Avec talent, ébranlée jusqu'aux racines de son être, Joyce Carol Oates, malgré quelques débordement dû à son éternelle faconde, nous livre une oeuvre pleine de lucidité sur le chagrin qui la submerge. L'ensemble est constellé d'épiphanies (prises de conscience soudaine et lumineuse sous forme de phrases piquantes et clairvoyantes), elle balise respectueusement son récit, tel un chemin que chacun d'entre nous devra prendre, un jour ou l'autre, car ne l'oublions pas : la vie est une maladie mortelle !
Toute la plume alerte et effrénée de Joyce Carol Oates est là, toujours ourlée d'une grande richesse, néanmoins, le volume astronomique du propos (530 pages) a faillit me lasser, comme un repas un peu trop copieux. Cette verve, cette générosité, ce flot de paroles, sur un sujet aussi noir, m'ont fait un temps redouter l'indigestion ! Hélas oui, cette biographie de veuvage n'évite pas les répétitions de situations, de courriels, des redites cassant inutilement le rythme de la lecture. C'est dommage, tant de magnifiques pages y sont écrites, notamment celle où lors d'une séance de dédicaces, une femme lui parle avec un amour fou d'une certaine Lisette de Denver ; où quand elle raconte sa première et épique installation en couple à Beaumont au Texas en 1961 ; puis leur vie à Détroit dans le Michigan en 1963, ville où les conflits raciaux explosent devant leurs regards ahuris incompréhension ; où encore quand elle parle de sa belle-famille, dont son mari Ray s'est détaché entre autre pour son absolutiste ferveur religieuse ; ah j'oubliais le jardin de leur maison à Princeton, l'antre de Ray, son domaine pur, qu'elle parcourra en pèlerine, puis tentera d'entretenir. Toutes ces pages enchante le lecteur que je suis, tant l'émotion traverse les mots, suinte des pages, inonde notre âme d'un flot d'amour. Et ça fait du bien. Elle réussira la traversée de son traumatisme grâce à l'amitié de son entourage si prévenant. La lecture terminée on est persuadé que l'union de ce couple modèle résistera aux affres du temps, même et surtout au-delà de la mort.

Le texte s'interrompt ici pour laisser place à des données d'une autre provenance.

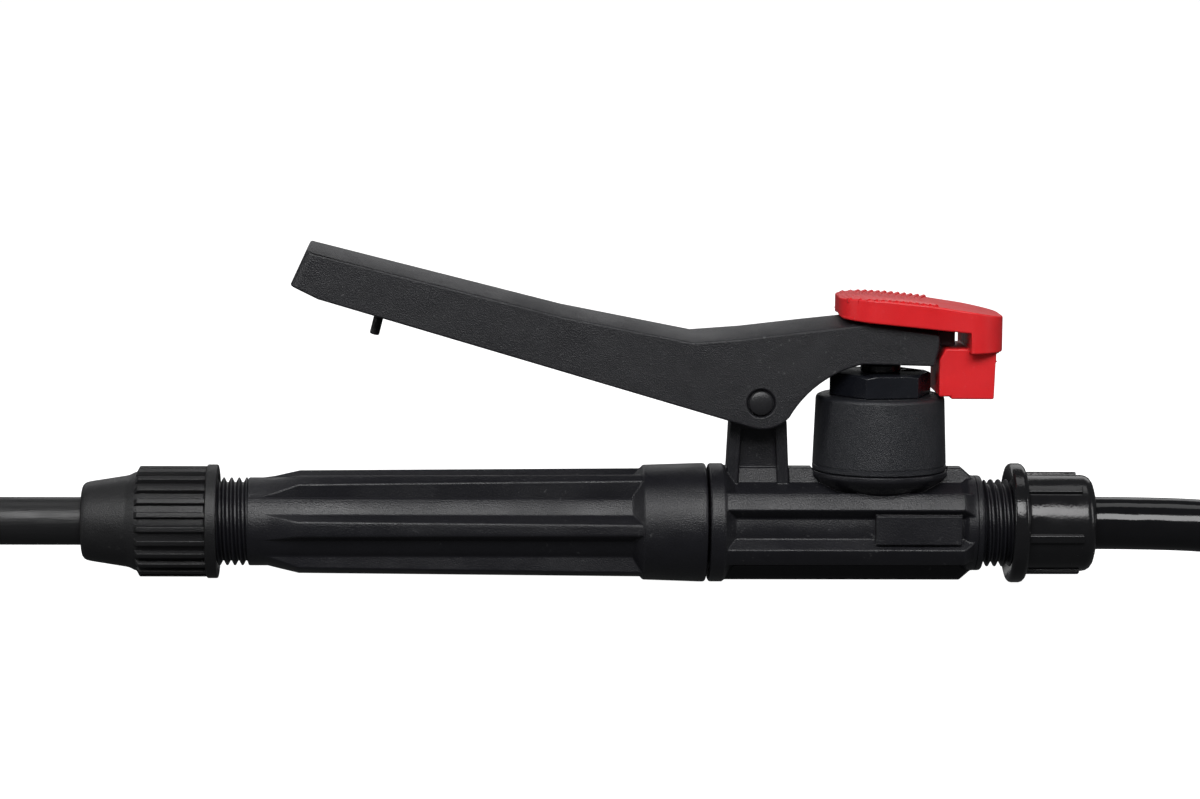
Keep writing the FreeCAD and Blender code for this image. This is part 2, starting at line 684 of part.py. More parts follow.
def hose_tail():
    """Barbed tail that the hose is pushed over, with the flange that the nut clamps."""
    x0 = tail_flange_x
    x1 = x0 + tail_flange_length
    end = x1 + tail_length
    outline = [(x0, tail_bore_r), (x0, tail_flange_r), (x1, tail_flange_r), (x1, bore_r - 0.3)]
    spacing = (tail_length - 3) / barb_count
    for number in range(barb_count):
        barb_x = x1 + 3 + number * spacing
        outline += [(barb_x, bore_r - 0.3), (barb_x, bore_r - 0.3 + barb_height), (barb_x + spacing * 0.7, bore_r - 0.3)]
    outline += [(end, bore_r - 0.3), (end, tail_bore_r)]
    return turned(outline)


def tail_washer():
    """Flat rubber washer between the thread's end and the tail's flange."""
    return rod(rear_thread_end + 0.02, tail_flange_x - 0.02, tail_flange_r, bore_r)


def tail_room():
    """Bore of the hose along the tail that is pushed into it."""
    return rod(tail_flange_x, tail_flange_x + tail_flange_length + tail_length + 1.0, bore_r)


def hose_lead():
    """Free stretch of hose from the tail's flange down to the hank."""
    return hose_tube(lead_route, hose_r).cut(tail_room())


def hose_end():
    """Free stretch of hose from the hank into the tank coupling."""
    return hose_tube(end_route, hose_r).cut(at_coupling(tail_room()))


def stadium(radius, low, high):
    """Upright block with two straight sides and two half-round ends."""
    right_x = hank_left_x + hank_run
    middle = block(hank_left_x, right_x, hank_y - radius, hank_y + radius, low, high)
    ends = []
    for x in (hank_left_x, right_x):
        ends.append(Part.makeCylinder(radius, high - low, Vector(x, hank_y, low)))
    return fused(middle, ends)


def hose_hank():
    """Outer shape of the hank's stacked loops."""
    low = hank_low_z - hose_r
    high = low + 2 * hose_r * hank_levels
    return stadium(hank_bend_r + hose_r, low, high).cut(stadium(hank_bend_r - hose_r, low, high))


def hank_ties():
    """Two straps, one round each side of the hank."""
    low = hank_low_z - hose_r
    high = low + 2 * hose_r * hank_levels
    gap = 0.05
    straps = []
    for side_y, x in ((hank_y - hank_bend_r, hank_left_x + near_tie_share * hank_run),
                      (hank_y + hank_bend_r, hank_left_x + far_tie_share * hank_run)):
        near = side_y - hose_r - gap
        far = side_y + hose_r + gap
        t = tie_thickness - gap
        outer = block(x, x + tie_width, near - t, far + t, low - gap - t, high + gap + t)
        straps.append(outer.cut(block(x, x + tie_width, near, far, low - gap, high + gap)))
    return Part.makeCompound(straps)


# ---------------------------------------------------------------- lance
def lance_nut():
    """Ribbed nut that squeezes the seal round the lance."""
    mouth = lance_nut_mouth_x
    end = lance_nut_end_x
    rib_left = mouth - lance_nut_rib_length - lance_nut_flange_length
    outline = [(end, 0), (end, lance_nut_nose_r - 1.1), (end + 0.5, lance_nut_nose_r - 0.3),
               (end + 1.5, lance_nut_nose_r), (end + 11.0, lance_nut_cone_r), (rib_left - 1.6, lance_nut_cone_r + 0.6),
               (rib_left, lance_nut_root_r), (mouth - lance_nut_flange_length, lance_nut_root_r),
               (mouth - lance_nut_flange_length + 0.3, lance_nut_flange_r), (mouth - 0.4, lance_nut_flange_r),
               (mouth, lance_nut_flange_r - 0.4), (mouth, 0)]
    nut = turned(outline)
    ribs = lands(rib_left - 1.4, mouth - 2.6, lance_nut_root_r, lance_nut_rib_r, 2.3, 1.5, lance_nut_rib_count, 7.5)
    limit = turned([(rib_left - 1.4, 0), (rib_left - 1.4, lance_nut_root_r - 0.2), (rib_left, lance_nut_rib_r),
                    (mouth - 2.6, lance_nut_rib_r), (mouth - 2.6, 0)])
    nut = fused(nut, [rib.common(limit) for rib in ribs])
    shoulder = grip_end_x - lance_seal_length - ferrule_length - face_gap
    cone = turned([(shoulder - 4, 0), (shoulder - 4, lance_r + loose_gap), (shoulder, ferrule_r - 1.0), (shoulder, 0)])
    hollow = [rod(grip_end_x, mouth, nut_bore_r), rod(shoulder, grip_end_x, ferrule_r + loose_gap), cone,
              rod(end, mouth, lance_r + loose_gap)]
    return nut.cut(hollow)


def lance_seal():
    """Rubber ring against the end of the grip's thread."""
    return rod(grip_end_x - lance_seal_length, grip_end_x - 0.02, ferrule_r, lance_r)


def lance_ferrule():
    """Collar fixed on the lance, which the nut pulls against the seal."""
    right = grip_end_x - lance_seal_length
    return rod(right - ferrule_length, right, ferrule_r, lance_r)


def lance_tube():
    """Straight lance."""
    return rod(lance_end_x, lance_start_x, lance_r, lance_r - lance_wall)


# ---------------------------------------------------------------- nozzle
def nozzle_body():
    """Sleeve fixed on the lance's end, with a thread for the adjustable cap."""
    sleeve_right = lance_end_x + nozzle_sleeve_length
    thread_r = nozzle_cap_r - nozzle_cap_wall - 0.9
    outline = [(lance_end_x - nozzle_thread_length, 0)]
    outline += thread_points(lance_end_x - nozzle_thread_length, lance_end_x - 2.0, thread_r, thread_pitch)
    outline += [(lance_end_x - 2.0, nozzle_body_r - 0.3), (lance_end_x - 1.7, nozzle_body_r),
                (sleeve_right - 2.5, nozzle_body_r), (sleeve_right, nozzle_body_r - 1.4), (sleeve_right, 0)]
    body = turned(outline)
    waist = lance_end_x
    return body.cut([rod(waist, sleeve_right, lance_r), rod(waist - nozzle_thread_length, waist, 2.6),
                     rod(waist - nozzle_thread_length, waist - nozzle_thread_length + 5.0, 3.8)])


def nozzle_core():
    """Swirl core: a pin with slanted grooves that seats in the cap."""
    left = lance_end_x - nozzle_thread_length - 1.6
    core = turned([(left, 0), (left, 1.0), (left + 1.6, 3.7), (left + 6.5, 3.7), (left + 6.5, 0)])
    groove = block(left - 1, left + 8, -0.4, 0.4, 2.7, 4.5)
    grooves = []
    for number in range(3):
        cut = groove.copy()
        cut.rotate(Vector(0, 0, 0), Vector(1, 0, 0), 120 * number)
        grooves.append(cut)
    return core.cut(grooves)


def nozzle_seal():
    """Ring seal under the cap's skirt."""
    return rod(lance_end_x - 1.6, lance_end_x + 0.6, nozzle_body_r + 0.9, nozzle_body_r)


def nozzle_cap():
    """Ribbed cap with the spray orifice; turning it sets the cone."""
    tip = nozzle_tip_x
    mouth = tip + nozzle_cap_length
    outline = [(tip, 0), (tip, 4.6), (tip + 0.5, 5.1), (tip + 3.0, 6.0), (tip + 4.0, nozzle_cap_r - 1.0),
               (tip + 4.7, nozzle_cap_r - 0.5), (mouth - 0.4, nozzle_cap_r - 0.5), (mouth, nozzle_cap_r - 0.9), (mouth, 0)]
    cap = turned(outline)
    ribs = lands(tip + 4.4, mouth - 1.5, nozzle_cap_r - 0.5, nozzle_cap_r, 1.7, 1.1, nozzle_cap_rib_count, 0)
    limit = rod(tip + 4.4, mouth - 1.5, nozzle_cap_r)
    cap = fused(cap, [rib.common(limit) for rib in ribs])
    thread_room = nozzle_cap_r - nozzle_cap_wall - 0.9 + thread_gap
    left = lance_end_x - nozzle_thread_length
    cone = turned([(tip + 0.9, 0), (tip + 0.9, orifice_r), (left - 1.6, 1.5), (left - 0.2, 4.2),
                   (left - 0.2, 0)])
    hollow = [rod(tip, mouth, orifice_r), cone, rod(left - 0.2, mouth, thread_room),
              rod(lance_end_x - 2.4, mouth, nozzle_body_r + 0.9 + loose_gap)]
    return cap.cut(hollow)


# ---------------------------------------------------------------- output
def at_coupling(shape):
    """Copy of a hose-end piece moved to the tank coupling."""
    shape.translate(coupling_shift)
    return shape


def main():
    """Build every piece, set the origin and write one file for each."""
    pieces = {
        "lance_tube": lance_tube(), "lance_nut": lance_nut(), "lance_ferrule": lance_ferrule(),
        "lance_seal": lance_seal(), "nozzle_body": nozzle_body(), "nozzle_core": nozzle_core(),
        "nozzle_seal": nozzle_seal(), "nozzle_cap": nozzle_cap(), "grip_barrel": grip_barrel(),
        "strainer_cage": strainer_cage(), "strainer_screen": strainer_screen(), "barrel_seal": barrel_seal(),
        "valve_body": valve_body(), "bonnet": bonnet(), "gland_nut": gland_nut(), "stem_seal": stem_seal(),
        "valve_stem": valve_stem(), "valve_washer": valve_washer(), "return_spring": return_spring(),
        "lever": lever(), "pivot_pin": pivot_pin(), "lock_slider": lock_slider(),
        "hose_nut": union_nut(nut_bore_r), "hose_tail": hose_tail(), "hose_washer": tail_washer(),
        "hose_lead": hose_lead(), "hose_hank": hose_hank(), "hank_ties": hank_ties(), "hose_end": hose_end(),
        "tank_tail": at_coupling(hose_tail()), "tank_nut": at_coupling(union_nut(thread_minor_r)),
        "tank_washer": at_coupling(tail_washer()),
    }
    os.makedirs("parts", exist_ok=True)
    for name, shape in pieces.items():
        shape.translate(Vector(-object_centre_x, 0, -floor_z))
        shape.exportStep("parts/" + name + ".step")
        box = shape.BoundBox
        print("%-16s %d solid, valid %s, volume %8.0f, x %.1f..%.1f y %.1f..%.1f z %.1f..%.1f"
              % (name, len(shape.Solids), shape.isValid(), shape.Volume,
                 box.XMin, box.XMax, box.YMin, box.YMax, box.ZMin, box.ZMax))


main()
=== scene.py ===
"""Studio scene of a sprayer's trigger valve, lance and supply hose, in metres.

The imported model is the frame. Pieces that show are modelled over it, and every
piece gets a procedural finish. Sizes in the classes are millimetres: X from the
axis of the valve stem, Y from the middle plane, Z from the axis of the barrel.
"""

import json
import logging
import math
from dataclasses import dataclass
from enum import Enum
from typing import Callable, Iterable, Sequence

import bpy
from mathutils import Matrix, Vector

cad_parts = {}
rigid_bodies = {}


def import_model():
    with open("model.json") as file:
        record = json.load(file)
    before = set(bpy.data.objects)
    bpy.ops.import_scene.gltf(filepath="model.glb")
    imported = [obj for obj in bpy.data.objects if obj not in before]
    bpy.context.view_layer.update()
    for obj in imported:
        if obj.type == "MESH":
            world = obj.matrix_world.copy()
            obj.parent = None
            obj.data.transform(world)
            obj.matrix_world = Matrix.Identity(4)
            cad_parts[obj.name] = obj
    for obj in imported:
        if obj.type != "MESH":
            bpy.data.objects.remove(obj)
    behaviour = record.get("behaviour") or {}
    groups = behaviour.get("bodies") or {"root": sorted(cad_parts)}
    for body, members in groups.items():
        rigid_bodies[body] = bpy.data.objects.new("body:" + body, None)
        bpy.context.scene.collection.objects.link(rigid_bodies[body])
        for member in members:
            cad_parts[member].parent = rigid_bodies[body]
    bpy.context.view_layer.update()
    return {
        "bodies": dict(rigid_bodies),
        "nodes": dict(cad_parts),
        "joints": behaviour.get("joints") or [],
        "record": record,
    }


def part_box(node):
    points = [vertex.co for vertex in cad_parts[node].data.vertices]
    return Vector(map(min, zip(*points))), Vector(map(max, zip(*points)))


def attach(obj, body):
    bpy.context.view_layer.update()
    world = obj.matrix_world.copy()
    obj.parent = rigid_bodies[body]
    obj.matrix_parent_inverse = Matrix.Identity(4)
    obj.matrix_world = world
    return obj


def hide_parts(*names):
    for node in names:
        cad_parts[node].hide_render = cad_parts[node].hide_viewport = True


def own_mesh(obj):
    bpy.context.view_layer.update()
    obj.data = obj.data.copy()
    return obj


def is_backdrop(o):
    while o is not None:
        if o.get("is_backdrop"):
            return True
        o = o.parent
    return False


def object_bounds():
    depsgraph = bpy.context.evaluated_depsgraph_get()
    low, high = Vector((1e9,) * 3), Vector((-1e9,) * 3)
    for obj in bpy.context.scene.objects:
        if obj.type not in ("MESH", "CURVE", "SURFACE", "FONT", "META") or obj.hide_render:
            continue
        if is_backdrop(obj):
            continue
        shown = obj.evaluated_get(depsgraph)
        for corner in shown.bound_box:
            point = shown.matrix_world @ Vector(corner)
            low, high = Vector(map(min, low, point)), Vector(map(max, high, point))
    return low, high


LOG = logging.getLogger("sprayer")
Point = tuple[float, float, float]
MM = 0.001
WELD = 0.002 * MM              # corners closer than this are one corner
SLIVER = 0.001 * MM            # edges shorter than this are dissolved
COPY_WELD = 0.003 * MM         # the same two for copies of the frame's nodes
COPY_SLIVER = 0.002 * MM
COPY_FLAT = math.radians(0.4)  # faces that turn by less are one face
THREAD_DEPTH = 0.62            # from crest to root, as a share of the pitch
THREAD_SINK = 0.25             # how far the ridge reaches into its sleeve, in millimetres


class Axis(Enum):
    """An axis of the frame, with its heading."""

    X = (1, 0, 0)
    Y = (0, 1, 0)
    Z = (0, 0, 1)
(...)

C'est peut-être juste anecdotique ou insignifiant voire totalement inconvenant, mais moi, cela m'a marqué, dérangé certes non, mais marqué oui, je veux parler de cette utilisation répétitive sinon abusive du mot cauchemardesque (surtout dans la première partie), d'ailleurs ce n'est pas première fois que Joyce Carol Oates utilise ce procédé (dans Les mystères de Winterthurn, c'est le mot audace qu'elle répète à l'infini), mais la raison profonde de ces redites m'interroge. Cette manière d'utiliser trop fréquemment le même mot ne peut pas être un hasard, non, derrière s'affiche un désir, une volonté, une force, comme pour marteler, insister plus ou moins lourdement par ce moyen subliminale, à moins que cette répétition s'identifie à une sorte de réflexe pavlovien ? Je dis cela, je ne sais pas ! D'ailleurs si l'un de mes aimables lecteurs pouvait m'apporter son éclairage sur ce point, je lui en serais fort reconnaissant.
Outre, ce cri d'amour désespéré, c'est indéniablement un grand moment d'une littérature extrêmement sensible, comme un hymne absolu à l'être aimé.